Inside the CentOS container:

(app-root) sh-4.2# curl https://packages.microsoft.com -v
* About to connect() to packages.microsoft.com port 443 (#0)
*   Trying 40.117.131.251...
* Connected to packages.microsoft.com (40.117.131.251) port 443 (#0)
* Initializing NSS with certpath: sql:/etc/pki/nssdb
*   CAfile: /etc/pki/tls/certs/ca-bundle.crt
  CApath: none
1 Like

The same appears to happen when attempting a similar build from Ubuntu:18.04

The command '/bin/sh -c curl https://packages.microsoft.com/keys/microsoft.asc | apt-key add - && curl https://packages.microsoft.com/config/ubuntu/18.04/prod.list' returned a non-zero code: 2
time="2020-07-14T19:47:04Z" level=fatal msg="exit status 2"
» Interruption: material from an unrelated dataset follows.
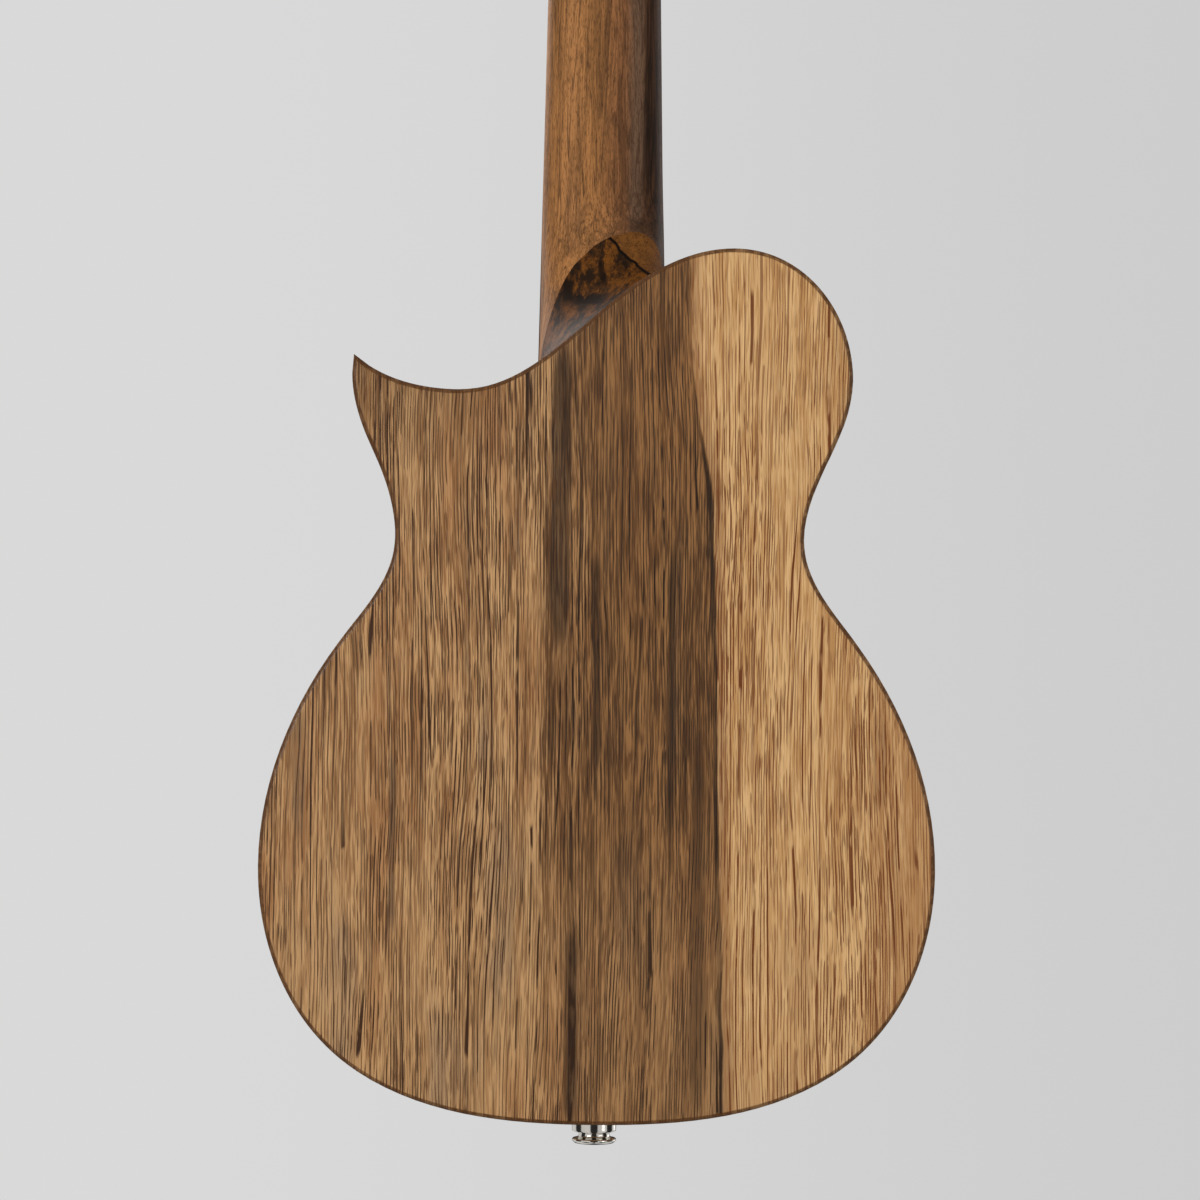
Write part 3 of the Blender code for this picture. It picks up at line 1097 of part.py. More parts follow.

Note: I am running drone-kube-runner 1.0.0-beta.4 and drone-1.8.1

Issue is figured out, based on this article: https://medium.com/@liejuntao001/fix-docker-in-docker-network-issue-in-kubernetes-cc18c229d9e5. Hopefully this helps anyone who has the issue. it would be great to know if there is a way to not explicitly set MTU in the drone file. The drone build container has an MTU set at 1500 and the overlay network and dockerhost have 1450. setting mtu to 1450 in the file resolved it.

when you configure your kubernetes runner, you can set global environment variables (see runner configuration reference). You can globally set PLUGIN_MTU which will automatically set this plugin value without having to configure in the yaml.

Thank you @ashwilliams1

@ashwilliams1, can you please provide a link in the docs? I dont see this under the kube runner or docker runner, or in the helm chart.

here is a link to all runner configuration options
https://docs.drone.io/runner/kubernetes/configuration/reference/

there are two options in the list for globally setting environment variables.